CHICAGO — Football's oldest rivalry has a grand new prize: a spot in the Super Bowl.
The Bears' 35-24 dismantling of overmatched Seattle on Sunday sets up the biggest game in their 90-year series with the Packers. Chicago and Green Bay will play for the 182nd time next Sunday, but their first meeting for the NFC title.
Jay Cutler ran for two touchdowns and threw for two as Chicago (12-5) pounded the Seahawks (8-10) from the outset, gliding through the snowflakes to score 21 first-half points. The defense was monstrous enough when it mattered, shutting down an offense that scored 41 points against New Orleans last week, but that gained only 111 through three periods at Soldier Field, where Seattle managed a 23-20 victory in October.

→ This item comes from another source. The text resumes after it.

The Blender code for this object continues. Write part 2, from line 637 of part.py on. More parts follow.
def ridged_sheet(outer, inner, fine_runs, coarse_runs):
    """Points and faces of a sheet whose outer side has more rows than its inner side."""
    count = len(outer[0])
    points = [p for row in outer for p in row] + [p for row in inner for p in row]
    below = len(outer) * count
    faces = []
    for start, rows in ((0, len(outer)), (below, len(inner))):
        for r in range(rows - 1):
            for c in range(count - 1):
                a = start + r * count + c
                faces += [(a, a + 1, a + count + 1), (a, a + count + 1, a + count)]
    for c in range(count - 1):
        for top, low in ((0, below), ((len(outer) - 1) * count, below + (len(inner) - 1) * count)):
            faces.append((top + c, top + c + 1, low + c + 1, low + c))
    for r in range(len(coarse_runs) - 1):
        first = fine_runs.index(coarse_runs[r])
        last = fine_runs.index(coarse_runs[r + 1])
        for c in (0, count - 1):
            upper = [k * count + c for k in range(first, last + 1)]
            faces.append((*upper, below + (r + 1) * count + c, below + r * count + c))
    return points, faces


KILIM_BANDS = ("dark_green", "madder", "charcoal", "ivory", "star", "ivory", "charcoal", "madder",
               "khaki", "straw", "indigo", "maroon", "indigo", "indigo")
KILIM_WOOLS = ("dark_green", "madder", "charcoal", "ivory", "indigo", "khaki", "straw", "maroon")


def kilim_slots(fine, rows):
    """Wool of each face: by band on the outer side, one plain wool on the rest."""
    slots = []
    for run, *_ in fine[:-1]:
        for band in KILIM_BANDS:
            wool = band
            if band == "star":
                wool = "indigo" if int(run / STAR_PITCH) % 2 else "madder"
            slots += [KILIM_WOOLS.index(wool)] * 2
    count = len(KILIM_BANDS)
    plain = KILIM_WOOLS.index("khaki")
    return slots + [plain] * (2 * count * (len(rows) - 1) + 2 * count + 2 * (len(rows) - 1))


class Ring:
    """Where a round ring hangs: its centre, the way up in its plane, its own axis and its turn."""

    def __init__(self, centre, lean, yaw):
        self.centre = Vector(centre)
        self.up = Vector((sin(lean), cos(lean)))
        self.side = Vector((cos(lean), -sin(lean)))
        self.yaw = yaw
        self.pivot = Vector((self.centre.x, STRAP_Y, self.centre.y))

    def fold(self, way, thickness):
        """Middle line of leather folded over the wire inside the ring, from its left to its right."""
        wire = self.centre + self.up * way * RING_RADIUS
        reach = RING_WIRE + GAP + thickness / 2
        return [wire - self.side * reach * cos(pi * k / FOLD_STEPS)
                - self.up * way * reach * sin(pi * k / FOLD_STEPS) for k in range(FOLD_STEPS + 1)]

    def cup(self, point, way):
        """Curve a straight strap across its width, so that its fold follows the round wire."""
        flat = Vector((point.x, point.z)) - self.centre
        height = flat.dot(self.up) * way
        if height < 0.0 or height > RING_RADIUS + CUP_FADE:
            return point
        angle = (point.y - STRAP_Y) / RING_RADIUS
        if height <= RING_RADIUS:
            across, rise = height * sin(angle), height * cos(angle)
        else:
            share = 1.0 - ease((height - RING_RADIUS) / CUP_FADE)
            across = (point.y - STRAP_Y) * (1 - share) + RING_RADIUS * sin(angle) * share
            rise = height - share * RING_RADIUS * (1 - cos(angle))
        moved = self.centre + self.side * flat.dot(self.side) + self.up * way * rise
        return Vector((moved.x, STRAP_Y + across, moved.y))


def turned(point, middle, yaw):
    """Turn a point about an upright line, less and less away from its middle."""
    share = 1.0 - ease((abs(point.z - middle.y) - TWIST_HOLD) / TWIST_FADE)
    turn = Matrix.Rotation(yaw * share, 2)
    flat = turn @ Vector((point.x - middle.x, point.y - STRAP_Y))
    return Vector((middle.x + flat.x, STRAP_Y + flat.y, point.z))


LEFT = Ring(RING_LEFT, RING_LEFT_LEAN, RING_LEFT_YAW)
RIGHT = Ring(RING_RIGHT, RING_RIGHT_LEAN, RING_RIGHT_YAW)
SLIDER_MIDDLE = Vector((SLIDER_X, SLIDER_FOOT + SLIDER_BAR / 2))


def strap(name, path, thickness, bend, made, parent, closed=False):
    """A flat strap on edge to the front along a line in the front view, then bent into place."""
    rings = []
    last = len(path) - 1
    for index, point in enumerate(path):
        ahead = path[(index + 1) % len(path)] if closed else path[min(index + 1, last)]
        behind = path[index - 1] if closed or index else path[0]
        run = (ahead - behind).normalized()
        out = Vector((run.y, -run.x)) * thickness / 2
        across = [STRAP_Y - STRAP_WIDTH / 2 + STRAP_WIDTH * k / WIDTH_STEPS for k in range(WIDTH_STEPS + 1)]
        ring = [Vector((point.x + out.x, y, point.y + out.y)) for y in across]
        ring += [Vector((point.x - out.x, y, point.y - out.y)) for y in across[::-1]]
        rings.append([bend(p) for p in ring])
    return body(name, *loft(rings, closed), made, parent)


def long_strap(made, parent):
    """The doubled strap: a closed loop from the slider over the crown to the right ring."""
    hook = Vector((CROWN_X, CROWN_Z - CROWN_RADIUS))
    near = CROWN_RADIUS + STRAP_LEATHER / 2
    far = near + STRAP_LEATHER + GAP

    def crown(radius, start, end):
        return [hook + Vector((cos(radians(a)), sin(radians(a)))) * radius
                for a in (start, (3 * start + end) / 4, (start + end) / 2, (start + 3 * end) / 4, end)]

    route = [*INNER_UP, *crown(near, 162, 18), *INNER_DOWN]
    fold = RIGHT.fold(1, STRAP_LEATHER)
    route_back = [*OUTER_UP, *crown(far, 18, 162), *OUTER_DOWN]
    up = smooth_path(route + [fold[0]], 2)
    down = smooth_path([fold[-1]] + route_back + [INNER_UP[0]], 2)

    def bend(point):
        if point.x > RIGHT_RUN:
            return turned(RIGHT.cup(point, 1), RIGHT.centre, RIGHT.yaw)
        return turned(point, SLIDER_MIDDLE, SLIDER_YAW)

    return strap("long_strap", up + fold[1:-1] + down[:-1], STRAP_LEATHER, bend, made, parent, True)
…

Although it got closer at the end, this was the result many projected the first division winner with a losing record would sustain, making it difficult to measure how good the Bears are. The NFL will find out next week against the Packers, who have beaten third-seeded Philadelphia and top-seeded Atlanta on the road this month. But to compare these Bears with the “Super Bowl Shuffle” bunch that won Chicago's only Super Bowl 25 years ago is a stretch.
“Now that we have beaten the Seahawks, it just doesn't get any better, as I see it, than for the NFC championship coming down to the Packers coming down on our turf this time,” Bears coach Lovie Smith said. “The Packers and Bears to finish it up.”

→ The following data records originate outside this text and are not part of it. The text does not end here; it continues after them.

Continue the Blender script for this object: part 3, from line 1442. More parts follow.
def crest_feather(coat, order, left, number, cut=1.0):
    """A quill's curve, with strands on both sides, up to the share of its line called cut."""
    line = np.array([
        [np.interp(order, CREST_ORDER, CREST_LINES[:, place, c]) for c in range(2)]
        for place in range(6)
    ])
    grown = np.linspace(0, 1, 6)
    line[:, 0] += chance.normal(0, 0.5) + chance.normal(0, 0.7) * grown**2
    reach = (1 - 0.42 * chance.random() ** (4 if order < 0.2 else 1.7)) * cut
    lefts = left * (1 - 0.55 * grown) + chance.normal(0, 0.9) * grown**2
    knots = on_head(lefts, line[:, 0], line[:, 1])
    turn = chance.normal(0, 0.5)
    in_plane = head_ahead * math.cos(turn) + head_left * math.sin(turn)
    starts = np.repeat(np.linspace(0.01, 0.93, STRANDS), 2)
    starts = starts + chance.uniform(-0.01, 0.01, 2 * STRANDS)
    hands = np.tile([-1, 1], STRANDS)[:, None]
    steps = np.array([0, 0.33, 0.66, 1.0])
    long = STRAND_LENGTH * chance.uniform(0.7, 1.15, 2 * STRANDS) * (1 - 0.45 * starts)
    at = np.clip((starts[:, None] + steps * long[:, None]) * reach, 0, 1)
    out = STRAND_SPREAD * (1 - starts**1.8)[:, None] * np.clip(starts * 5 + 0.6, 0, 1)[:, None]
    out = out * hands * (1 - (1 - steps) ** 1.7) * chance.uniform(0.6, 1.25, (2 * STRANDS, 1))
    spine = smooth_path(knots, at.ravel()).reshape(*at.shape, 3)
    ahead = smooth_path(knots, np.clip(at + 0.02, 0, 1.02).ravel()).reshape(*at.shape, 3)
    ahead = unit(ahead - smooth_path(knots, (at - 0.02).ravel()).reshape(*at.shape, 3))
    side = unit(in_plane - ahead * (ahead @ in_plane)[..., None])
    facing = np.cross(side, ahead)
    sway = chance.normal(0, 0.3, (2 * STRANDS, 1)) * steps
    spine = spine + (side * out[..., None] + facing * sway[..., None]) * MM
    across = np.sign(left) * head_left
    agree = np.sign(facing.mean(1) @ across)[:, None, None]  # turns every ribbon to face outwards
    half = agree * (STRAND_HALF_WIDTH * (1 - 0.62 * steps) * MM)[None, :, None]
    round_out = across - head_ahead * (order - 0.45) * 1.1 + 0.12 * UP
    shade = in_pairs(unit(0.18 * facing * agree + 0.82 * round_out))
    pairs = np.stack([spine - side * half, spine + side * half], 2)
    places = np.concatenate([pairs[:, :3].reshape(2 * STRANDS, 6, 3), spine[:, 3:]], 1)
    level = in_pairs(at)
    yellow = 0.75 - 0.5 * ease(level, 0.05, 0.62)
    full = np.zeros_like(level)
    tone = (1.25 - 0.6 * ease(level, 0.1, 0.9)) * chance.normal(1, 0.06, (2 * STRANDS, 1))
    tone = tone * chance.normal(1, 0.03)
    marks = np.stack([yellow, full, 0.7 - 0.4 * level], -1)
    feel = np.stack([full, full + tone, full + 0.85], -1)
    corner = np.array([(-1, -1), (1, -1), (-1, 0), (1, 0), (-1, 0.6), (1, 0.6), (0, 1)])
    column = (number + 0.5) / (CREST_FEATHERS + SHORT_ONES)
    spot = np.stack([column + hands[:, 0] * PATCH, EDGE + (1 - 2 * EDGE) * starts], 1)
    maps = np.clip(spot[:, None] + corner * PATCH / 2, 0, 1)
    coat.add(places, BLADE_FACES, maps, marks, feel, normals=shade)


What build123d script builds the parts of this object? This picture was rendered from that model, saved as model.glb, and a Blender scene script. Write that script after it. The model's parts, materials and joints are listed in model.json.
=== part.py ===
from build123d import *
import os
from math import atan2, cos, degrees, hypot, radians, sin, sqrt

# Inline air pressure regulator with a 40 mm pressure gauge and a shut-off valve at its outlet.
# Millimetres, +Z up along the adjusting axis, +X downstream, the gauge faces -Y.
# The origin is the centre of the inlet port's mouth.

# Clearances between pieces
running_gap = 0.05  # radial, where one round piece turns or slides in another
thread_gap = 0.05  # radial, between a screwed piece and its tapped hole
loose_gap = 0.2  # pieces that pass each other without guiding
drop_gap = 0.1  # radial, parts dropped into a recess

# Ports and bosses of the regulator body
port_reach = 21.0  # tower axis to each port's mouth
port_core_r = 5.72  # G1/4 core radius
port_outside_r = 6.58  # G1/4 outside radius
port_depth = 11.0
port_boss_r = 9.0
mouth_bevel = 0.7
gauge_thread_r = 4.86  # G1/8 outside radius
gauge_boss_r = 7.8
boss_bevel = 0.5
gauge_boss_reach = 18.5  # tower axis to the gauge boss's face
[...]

Cutler, in his first postseason game, showed none of the wild swings that often have marked his five-year career. He did show some shifty moves on a 6-yard run that made it 21-0, essentially turning everyone's attention to next weekend.
“We're both familiar with each other, so nothing's going to be new,” Cutler said. “We have our hands full.”
Not much was expected of the Bears when the season began, but they've improved mightily since falling to 4-3 heading into their bye week. They clinched a playoff berth with two games remaining, grabbing their first NFC North championship since 2006 — when they lost to Indianapolis in the Super Bowl.
Unlike Atlanta and Pittsburgh on Saturday, they showed no rust from having a bye in dominating Seattle. Then again, the Seahawks showed none of the surging emotions or big-play abilities they sprung on the Saints at home. It was merely a one-week reprieve, and they went even flatter after tight end John Carlson was carted off with a head injury in the first quarter following a nasty spill; Carlson landed on the side of his helmet and his shoulder, but had movement in his extremities.
Seattle lost cornerback Marcus Trufant to a head injury in the third quarter when he collided with Kellen Davis' knee while trying to make a tackle. Trufant also was carted off, but he also had feeling in his extremities.
Chicago put away the game with touchdowns on three of its first four possessions, by which time Brian Urlacher, Julius Peppers and the rest of the defense had taken charge.
“Now we're back, playing together, hopefully peaking at the right time,” Urlacher said.
Greg Olsen, showing impressive speed for a tight end, streaked past safety Lawyer Milloy for a 58-yard TD reception on Chicago's third offensive play. Chester Taylor added a 1-yard TD run and Cutler's 6-yarder built an insurmountable lead.
Cutler liked using his feet so much he added a 9-yard sprint in the third quarter to make it 28-0. He even threw in a 21-yard scramble in the fourth quarter and finished with 43 yards rushing, 9 more than the Seahawks.
“It was fun,” Cutler said of his own shuffling. “That first one was called, second one was kind of improv.”
Olindo Mare's 30-yard field goal got the first points for Seattle, which will get mixed reviews in Pete Carroll's first season as coach. The Seahawks went 7-9, hardly what they had in mind when they hired Carroll away from Southern Cal. Still, they won the weak NFC West, and they eliminated the defending Super Bowl champions in the wild-card round.
“It took a long time for them to ... fight and compete and do the things we want them to do,” Carroll said. “I would have loved to have got this game today that so many people didn't think we could. I see where we're going and I'm proud of that.”
But the prospect of a .500 team playing for a berth in the Super Bowl is gone, even though Matt Hasselbeck threw for three fourth-quarter touchdowns.
So bring on the Packers, who lost to the Bears 33-14 at Wrigley Field on Dec. 14, 1941 in their only previous playoff meeting. Green Bay beat Chicago 10-3 in the season finale to clinch a playoff spot earlier this month. The Packers haven't been to the Super Bowl since the 1997 season, when they lost to Denver.